Eichengreen and Panizza take a sample of 54 emerging and advanced economies over the period 1974-2013. They show that "primary surpluses as large as 5 percent of GDP for as long as a decade are rare; there are just 3 such non-overlapping episodes  in the sample. These cases are special; they are economically and politically idiosyncratic in the sense that their incidence is not explicable by the usual economic and political correlates. Close examination of the three cases suggests that their experience does not scale."

As mentioned above, one case is Ireland, starting from 1991. "Ireland’s experience in the 1990s is widely pointed to by observers who insist  that Eurozone countries can escape their debt dilemma by running large, persistent primary surpluses. Ireland’s move to large primary surpluses was taken in response to an incipient debt crisis: after a period of deficits as high as 8 per cent of GDP, general government debt as a share of GDP reached 110 per cent in 1987. A new government then slashed public spending by 7 per cent of GDP, abolishing some long-standing government agencies, and offered a one-time tax amnesty to delinquents. The result was faster economic growth that then led to self-reinforcing favorable debt dynamics, as revenue growth accelerated and the debt-to-GDP ratio declined even more rapidly with the accelerating growth of its denominator. This is a classic case pointed to by those who believe in the existence of expansionary fiscal consolidations (Giavazzi and Pagano 1990). But it is important, equally, to emphasize that Ireland’s success in running large primary surpluses was supported by special circumstances. The country was able to devalue its currency – an option that is not available to individual Eurozone countries – enabling it sustain growth in the face of large public-spending cuts by crowding in exports. As a small economy, Ireland was in a favorable position to negotiate a national pact (known as the Program for National Recovery) that created confidence that the burden of fiscal austerity would be widely and fairly shared, a perception that helped those surpluses to be sustained. (Indeed, it is striking that every exception considered in this section is a small open economy.) Global growth was strong in the decade of the
1990s (the role of this facilitating condition is emphasized by Hagemann 2013). Ireland, like Belgium, was under special pressure to reduce its debt-to-GDP ratio in order to meet the Maastricht criteria and qualify for monetary union in 1999. Finally, the country’s multinational-friendly tax regime encouraged foreign corporations to book their profits in Ireland, which augmented revenues."

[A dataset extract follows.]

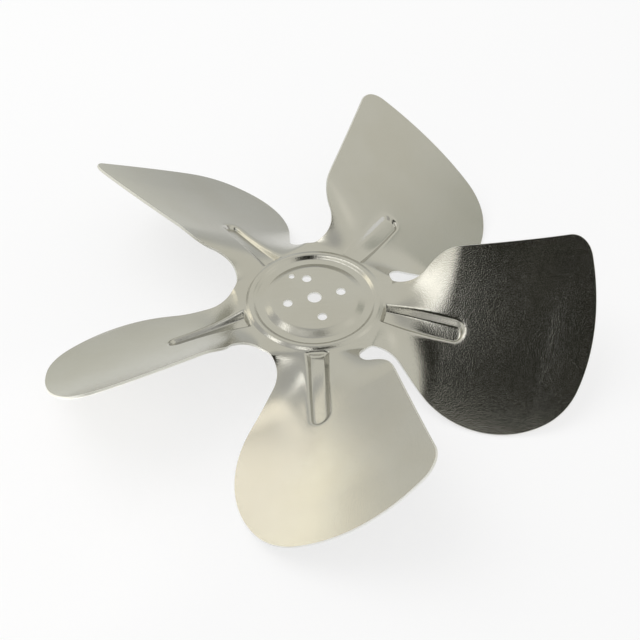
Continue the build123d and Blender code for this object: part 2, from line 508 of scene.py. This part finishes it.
@dataclass
class HubForm:
    """Pressed hub: flat disc, round trough, bead and flange, as heights of the middle of the sheet."""

    disc_radius: float = 19.6
    trough_inner: float = 23.6
    trough_outer: float = 27.0
    trough_depth: float = 1.9
    bead_inner: float = 28.9
    bead_outer: float = 29.7
    bead_drop: float = 0.2
    flange_inner: float = 31.6
    flange_drop: float = 1.3
    bend: float = 0.42
    center_bore: float = 6.35
    fixing_circle: float = 25.4
    fixing_holes: int = 4
    fixing_bore: float = 4.2
    fixing_azimuth: float = 14.1
    gauge_bore: float = 2.6
    gauge_radius: float = 17.4
    gauge_azimuth: float = 215.5

    def height(self, radius: Array) -> Array:
        """Height of the sheet, its bends rounded.

        Args:
            radius: Distance of each point from the axis.

        Returns:
            Height of the middle of the sheet over that of the disc.
        """
        corners = (
            (self.disc_radius, 0.0),
            (self.trough_inner, -self.trough_depth),
            (self.trough_outer, -self.trough_depth),
            (self.bead_inner, -self.bead_drop),
            (self.bead_outer, -self.bead_drop),
            (self.flange_inner, -self.flange_drop),
        )
        slopes = [(z1 - z0) / (r1 - r0) for (r0, z0), (r1, z1) in zip(corners, corners[1:])]
        total = np.zeros_like(radius)
        for (corner, _), before, after in zip(corners, [0.0, *slopes], [*slopes, 0.0]):
            total += (after - before) * soft_ramp(radius - corner, self.bend)
        return total

    def holes(self) -> list[tuple[Array, float]]:
        """Holes of the disc, before the impeller is turned into place.

        Returns:
            Centre and radius of each hole.
        """
        result = [(np.zeros(2), self.center_bore / 2)]
        for index in range(self.fixing_holes):
            angle = self.fixing_azimuth + index * 360 / self.fixing_holes
            result.append((polar(self.fixing_circle / 2, angle), self.fixing_bore / 2))
        result.append((polar(self.gauge_radius, self.gauge_azimuth), self.gauge_bore / 2))
        return result


@dataclass
class RibForm:
    """Channel pressed down into a blade: two steep walls, a flat floor and a round outer end."""

    start: float = 32.3
    end: float = 70.0
    root_half_width: float = 5.6
    tip_half_width: float = 4.5
    floor_half_width: float = 3.2
    root_depth: float = 2.9
    tip_depth: float = 2.3
    soft: float = 0.4
    mouth: float = 0.7

    def depth(self, x: Array, y: Array) -> Array:
        """How far the sheet is pressed down at a place on the blade.

        Args:
            x: Distance along the rib from the axis.
            y: Distance across it.

        Returns:
            Depth below the blade's own surface.
        """
        center = self.end - self.tip_half_width
        along = np.clip((x - self.start) / (center - self.start), 0.0, 1.0)
        half = self.root_half_width + (self.tip_half_width - self.root_half_width) * along
        full = self.root_depth + (self.tip_depth - self.root_depth) * along
        wall = half - self.floor_half_width
        past = np.maximum(x - center, 0.0)
        edge = half - np.sqrt(y * y + past * past)
        pressed = (soft_ramp(edge, self.soft) - soft_ramp(edge - wall, self.soft)) * full / wall
        return pressed * ease(x, self.start - self.mouth, self.start + self.mouth)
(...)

The point of this is that "Whether other Eurozone countries – and, indeed, Ireland itself – will be able to pursue a similar strategy in the future is dubious. Thus, while Irish experience has some general lessons for other countries, it also points to special circumstances that are likely to prevent its experience from being generalized."

Another country was New Zealand, starting with 1994. "New Zealand experienced chronic instability in the first half of the 1980s; the budget deficit was 9 percent of GDP in 1984, while the debt ratio was high and rising. Somewhat in the manner of Singapore, the country’s small size and highly open economy heightened the perceived urgency of correcting the resulting problems. New Zealand therefore adopted far-reaching and, in some sense, unprecedented institutional reforms. At the aggregate level, the Fiscal Responsibility Act of 1994 limited the scope for off-budget spending and creative accounting. It required the government to provide Parliament with a statement of its long-term fiscal objectives, a forecast of budget outcomes, and a statement of fiscal intentions explaining whether its budget forecasts were consistent with its budget objectives. It required prompt release of aggregate financial statements and regular auditing, using internationally accepted accounting practices. At the level of individual departments, the government set up a management framework that imposed strong separation between the role of ministers (political appointees who specified departmental objectives) and departmental CEOs (civil servants with leeway to choose tactics appropriate for delivering outputs). This separation was sustained by separating governmental departments into narrowly focused policy ministries and service-delivery agencies, and by adopting procedures that emphasized transparency, employing private-sector financial reporting and accounting rules, and by imposing accountability on technocratic decision makers (Mulgan 2004). As a result of these initiatives, New Zealand was able to cut public spending by more than 7 per cent of GDP. Revenues were augmented by privatization receipts, as political opposition to privatization of public services was successfully overcome. The cost of delivering remaining public services was limited by comprehensive deregulation
that subjected public providers to private competition. The upshot was more than a decade of 4+% primary surpluses, allowing the country to halve its debt ratio from 71 per cent of GDP in 1995 to 30 per cent in 2010."

Agin, problem is, New Zealand-style reforms might not be applicable to euro area countries. Even with this, "it is worth observing that it took full ten years from the implementation of the first reforms, in 1984, to the emergence of 4+% budget surpluses in New Zealand a decade later."

Key conclusion of the study is that "On balance, this analysis does not leave us optimistic that Europe’s crisis countries will be able to run primary budget surpluses as large and persistent as officially projected." Which leaves us with the menu of options that is highly unpleasant. If current account surpluses approach to debt-deflation fails, and if inflation is not a solution (as noted here: then we are left with the old favourites: debt forgiveness (not likely within the euro area), foreign aid (impossible within the euro area on any appreciable scale), or debt restructuring (already done several times and more forthcoming - just watch Irish Government 'early repayment' of IMF loans).